Can the data below be echoed back word for word?

Supplied data start

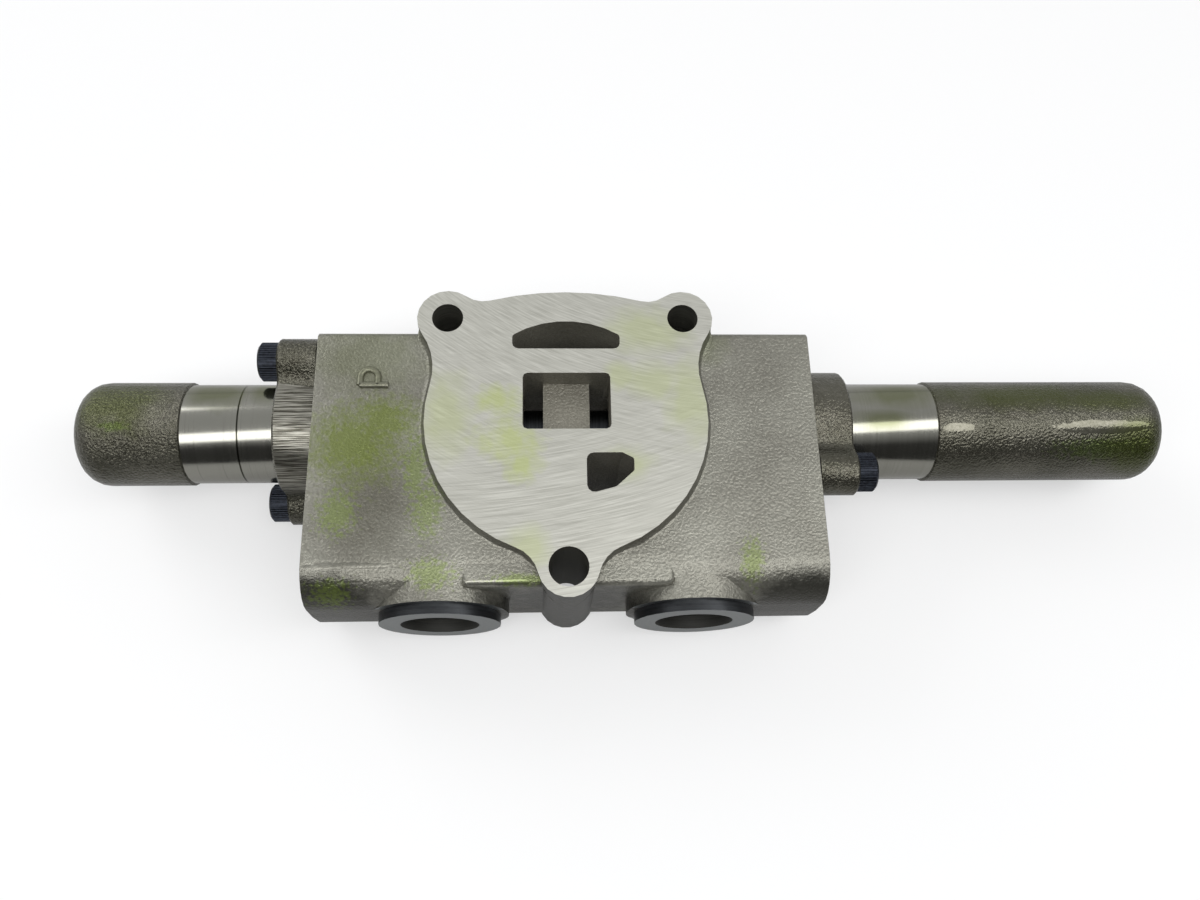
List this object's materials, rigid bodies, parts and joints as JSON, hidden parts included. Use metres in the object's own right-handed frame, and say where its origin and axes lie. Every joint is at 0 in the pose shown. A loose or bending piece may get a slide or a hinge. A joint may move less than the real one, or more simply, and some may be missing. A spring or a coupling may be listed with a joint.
{
  "type": "directional valve section",
  "caption": "Pilot-operated spring-centred spool valve section: cast body with mating pads, tie-rod holes, two threaded work ports and long cylindrical pilot caps.",
  "frame": {"origin": "on the lower mating face, where the spool's mid-plane and the centreline between the rear tie rods cross; the point lies on the end of the bridge in the open core", "axes": "+X along the spool towards the long cap, +Y away from the work ports, +Z out of the upper mating face"},
  "size_m": [0.3591, 0.1045, 0.05],
  "materials": {
    "cast_body": "sand cast, with ground mating faces and turned ports",
    "cast_caps": "sand cast with turned neck, oily",
    "ground_steel": "ground",
    "spring_steel": "drawn wire",
    "black_oxide_steel": "black oxide",
    "nitrile_rubber": "moulded"
  },
  "bodies": {
    "section": {"valve_body": "cast_body", "short_cap": "cast_caps", "long_cap": "cast_caps", "short_cap_screw_upper": "black_oxide_steel", "short_cap_screw_lower": "black_oxide_steel", "long_cap_screw_upper": "black_oxide_steel", "long_cap_screw_lower": "black_oxide_steel", "short_cap_oring": "nitrile_rubber", "long_cap_oring": "nitrile_rubber", "left_spool_seal": "nitrile_rubber", "right_spool_seal": "nitrile_rubber", "tank_core_seal": "nitrile_rubber", "open_core_seal": "nitrile_rubber", "pressure_core_seal": "nitrile_rubber", "check_bore_seal": "nitrile_rubber", "left_centering_spring": "spring_steel", "right_centering_spring": "spring_steel", "check_spring": "spring_steel"},
    "left_seat": {"left_spring_seat": "ground_steel"},
    "spool": {"spool": "ground_steel"},
    "right_seat": {"right_spring_seat": "ground_steel"},
    "check": {"check_poppet": "ground_steel"}
  },
  "joints": [
    {"name": "spool_shift_left", "type": "slide", "parent": "section", "child": "left_seat", "axis": [1, 0, 0], "range_m": [-0.008, 0], "stiffness_N_per_m": 8600, "springref_m": 0.007, "deforming": ["left_centering_spring"]},
    {"name": "spool_shift_right", "type": "slide", "parent": "left_seat", "child": "spool", "axis": [1, 0, 0], "range_m": [0, 0.008], "stiffness_N_per_m": 6150, "springref_m": -0.01},
    {"name": "right_seat_shift", "type": "slide", "parent": "section", "child": "right_seat", "axis": [1, 0, 0], "range_m": [0, 0.008], "deforming": ["right_centering_spring"]},
    {"name": "check_lift", "type": "slide", "parent": "section", "child": "check", "axis": [0, 0, 1], "range_m": [-0.0035, 0], "stiffness_N_per_m": 2300, "springref_m": 0.003, "deforming": ["check_spring"]}
  ],
  "couplings": [
    {"joint": "right_seat_shift", "follows": "spool_shift_right", "ratio": 1}
  ]
}
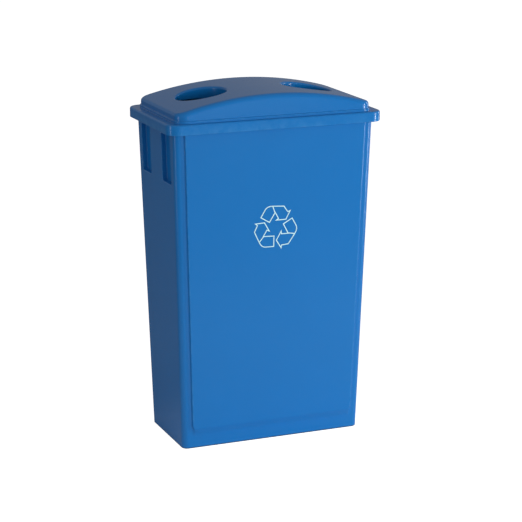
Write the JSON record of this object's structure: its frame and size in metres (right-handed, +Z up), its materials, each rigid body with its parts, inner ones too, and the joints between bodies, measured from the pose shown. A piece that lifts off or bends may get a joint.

Supplied data end

→ **The solution**:
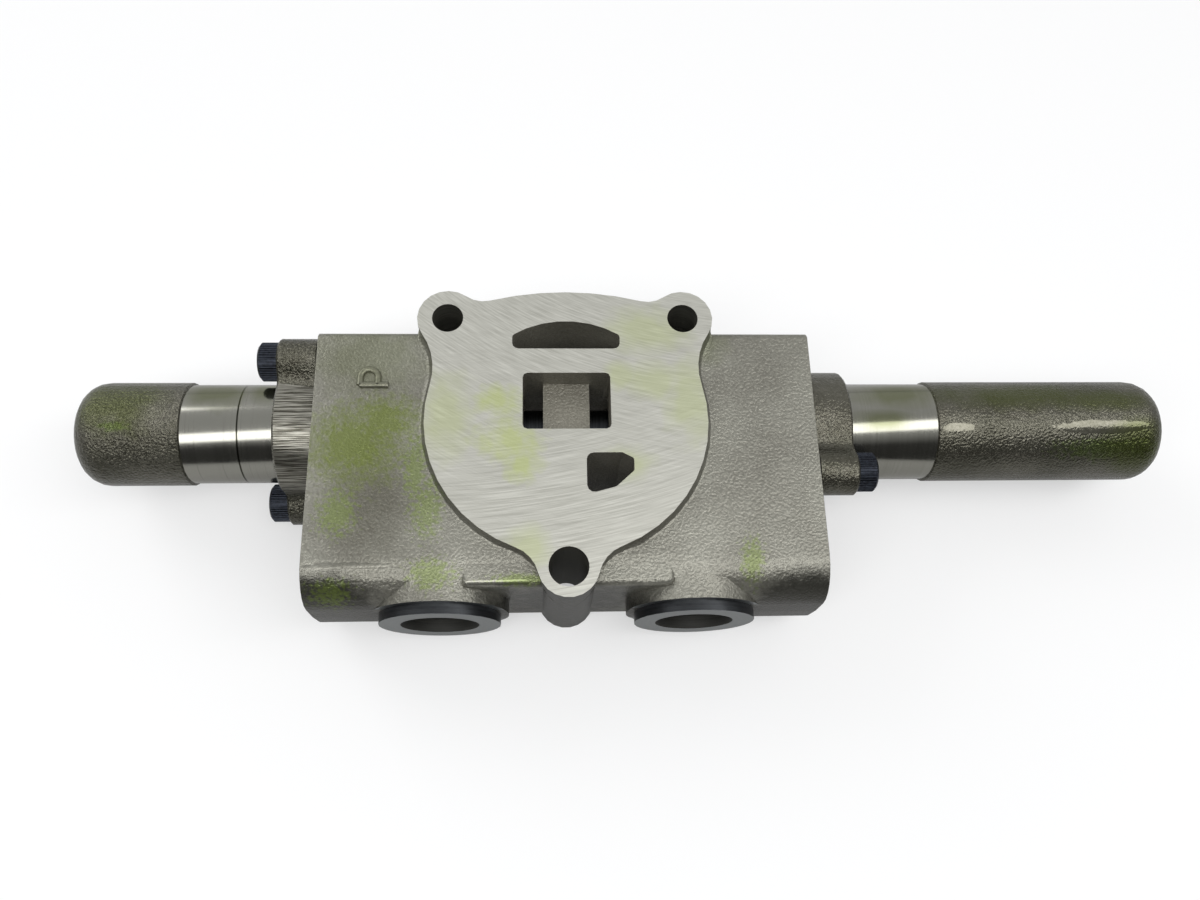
List this object's materials, rigid bodies, parts and joints as JSON, hidden parts included. Use metres in the object's own right-handed frame, and say where its origin and axes lie. Every joint is at 0 in the pose shown. A loose or bending piece may get a slide or a hinge. A joint may move less than the real one, or more simply, and some may be missing. A spring or a coupling may be listed with a joint.
{
  "type": "directional valve section",
  "caption": "Pilot-operated spring-centred spool valve section: cast body with mating pads, tie-rod holes, two threaded work ports and long cylindrical pilot caps.",
  "frame": {"origin": "on the lower mating face, where the spool's mid-plane and the centreline between the rear tie rods cross; the point lies on the end of the bridge in the open core", "axes": "+X along the spool towards the long cap, +Y away from the work ports, +Z out of the upper mating face"},
  "size_m": [0.3591, 0.1045, 0.05],
  "materials": {
    "cast_body": "sand cast, with ground mating faces and turned ports",
    "cast_caps": "sand cast with turned neck, oily",
    "ground_steel": "ground",
    "spring_steel": "drawn wire",
    "black_oxide_steel": "black oxide",
    "nitrile_rubber": "moulded"
  },
  "bodies": {
    "section": {"valve_body": "cast_body", "short_cap": "cast_caps", "long_cap": "cast_caps", "short_cap_screw_upper": "black_oxide_steel", "short_cap_screw_lower": "black_oxide_steel", "long_cap_screw_upper": "black_oxide_steel", "long_cap_screw_lower": "black_oxide_steel", "short_cap_oring": "nitrile_rubber", "long_cap_oring": "nitrile_rubber", "left_spool_seal": "nitrile_rubber", "right_spool_seal": "nitrile_rubber", "tank_core_seal": "nitrile_rubber", "open_core_seal": "nitrile_rubber", "pressure_core_seal": "nitrile_rubber", "check_bore_seal": "nitrile_rubber", "left_centering_spring": "spring_steel", "right_centering_spring": "spring_steel", "check_spring": "spring_steel"},
    "left_seat": {"left_spring_seat": "ground_steel"},
    "spool": {"spool": "ground_steel"},
    "right_seat": {"right_spring_seat": "ground_steel"},
    "check": {"check_poppet": "ground_steel"}
  },
  "joints": [
    {"name": "spool_shift_left", "type": "slide", "parent": "section", "child": "left_seat", "axis": [1, 0, 0], "range_m": [-0.008, 0], "stiffness_N_per_m": 8600, "springref_m": 0.007, "deforming": ["left_centering_spring"]},
    {"name": "spool_shift_right", "type": "slide", "parent": "left_seat", "child": "spool", "axis": [1, 0, 0], "range_m": [0, 0.008], "stiffness_N_per_m": 6150, "springref_m": -0.01},
    {"name": "right_seat_shift", "type": "slide", "parent": "section", "child": "right_seat", "axis": [1, 0, 0], "range_m": [0, 0.008], "deforming": ["right_centering_spring"]},
    {"name": "check_lift", "type": "slide", "parent": "section", "child": "check", "axis": [0, 0, 1], "range_m": [-0.0035, 0], "stiffness_N_per_m": 2300, "springref_m": 0.003, "deforming": ["check_spring"]}
  ],
  "couplings": [
    {"joint": "right_seat_shift", "follows": "spool_shift_right", "ratio": 1}
  ]
}
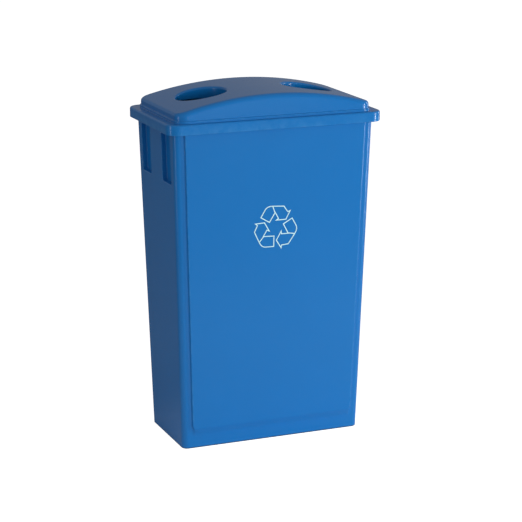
Write the JSON record of this object's structure: its frame and size in metres (right-handed, +Z up), its materials, each rigid body with its parts, inner ones too, and the joints between bodies, measured from the pose shown. A piece that lifts off or bends may get a joint.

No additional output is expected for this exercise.